Limitations transport companies often overlook. The costs show up in the last 20%: exceptions. If your margin depends on detailed accessorial rules, customer-specific SLAs, or complex multi-stop workflows, a rented system can force workarounds (spreadsheet logic, manual approvals, parallel tools). That reduces flexibility and increases the risk of labor disputes.
Integration is the second blockage. Even with APIs, you may hit constraints: fixed data models, limited event schemas, connector fees, or security restrictions. This matters because electronic documentation and cross-border data exchange increasingly require interoperable systems; a 2025 supply chain resilience review links document automation with cross-border data sharing and notes that interconnected/shared systems are often among the least implemented areas.
Costs can scale faster than expected as you add users, transactions, integrations, and premium capabilities. The broader SaaS market is investing heavily in spend governance and security tooling because SaaS sprawl and compliance exposure are persistent problems.
When is renting software the better choice for transport companies?
Renting is often the practical choice for a regional carrier, broker, or 3PL prioritizing immediate operational discipline and a standardized source of truth. These platforms are designed to reduce manual errors by enforcing pre-set, industry-standard guardrails.
Owning your platform: benefits and limitations
Owning becomes compelling when your differentiation is operational and your business changes faster than vendor roadmaps.
Benefits. You can encode the rules that drive margin: customer-specific pricing logic, automated exception resolution, document validation before billing, and alerts that prevent SLA failures. You also control the customer-facing experience (portals, tailored reporting, and service features). Scalability becomes a design choice: you can build for your peak seasons and capacity model.
Owning can also change integration economics. When you control the platform, or at least your integration and data layer, connectivity becomes a capability rather than a series of one-off projects. That aligns with the shift toward certified electronic data exchange and audit-ready workflows.
Limitations. You are committing to product operations: monitoring, uptime, and security controls. The 2025 sector-wide cyber resilience gaps underline why this must be planned and funded, not assumed.
When is software the better choice for transport companies?
Owning a platform is the superior path for the growing operator facing high operational complexity. While renting offers a quick fix, it often forces a sacrifice of the bespoke workflows that differentiate a market leader. For companies with complex contracts and high exception rates, custom builds provide a precision that off-the-shelf templates cannot match.
Rather than adapting your business to fit a rented framework, a custom solution eliminates margin leakage from misapplied charges and slow dispute resolution. It creates one source of truth by unifying fragmented data across dispatch, visibility, and finance. This allows a firm to maintain its unique operational discipline and eliminate manual errors through customized automation, ensuring that innovation remains its primary competitive edge.

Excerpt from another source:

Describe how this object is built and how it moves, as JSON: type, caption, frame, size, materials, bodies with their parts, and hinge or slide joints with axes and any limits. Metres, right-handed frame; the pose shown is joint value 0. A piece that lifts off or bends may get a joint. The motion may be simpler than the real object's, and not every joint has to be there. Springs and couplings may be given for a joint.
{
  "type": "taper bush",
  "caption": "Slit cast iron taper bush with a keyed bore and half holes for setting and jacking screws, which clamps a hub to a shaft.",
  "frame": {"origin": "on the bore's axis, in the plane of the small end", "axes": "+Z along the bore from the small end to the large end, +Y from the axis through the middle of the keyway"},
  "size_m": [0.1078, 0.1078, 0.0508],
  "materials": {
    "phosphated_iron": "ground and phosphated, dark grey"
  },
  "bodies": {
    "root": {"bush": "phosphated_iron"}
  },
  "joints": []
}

Key questions transport companies should ask before deciding
A decision that holds up over three to five years usually starts with concrete questions:
- Where does margin leak today? Billing disputes, detention, missing documents, inaccurate ETAs, or manual exception handling.
- How often do workflows change? Quarterly changes favor ownership or hybrid; annual changes often fit rental.
- What does “data ownership” mean in practice? If you need audit trails, claims support, customer analytics, or regulatory reporting, you may need a consistent event history you control.
- What is your security and exit plan? Renting does not remove accountability; owning does not guarantee resilience, especially given the sector's 2025 cyber posture.
The Hybrid Model: The Middle Ground
Hybrid is often the best compromise: rent what is commoditized, own what differentiates.
A practical pattern is to rent a core execution tool (dispatch, standardized documents, basic tracking) while owning the decision and data layers: pricing rules, exception automation, customer portal, and a unified event history. This reduces lock-in while keeping differentiation under your control.
A hybrid model can also accommodate dynamic service delivery. If you are entering new markets or expanding your service offerings, align your technology roadmap with your operational strategy.

Conclusion
The true cost is not the software itself, but rather the misalignment of business strategies. Many transport companies don't experience inefficiencies from selecting the wrong tools; instead, they suffer when their software strategy doesn't accurately reflect their actual business operations.
Renting software can allow companies to move more quickly, but it may also limit their flexibility. On the other hand, owning a platform can provide a competitive edge. Yet, it requires a long-term commitment to security, scalability, and product management.
The real risk lies not in choosing to rent or own software, but in making that decision without a clear understanding of where the company creates value, where there are margin leaks, and which capabilities should remain under its control.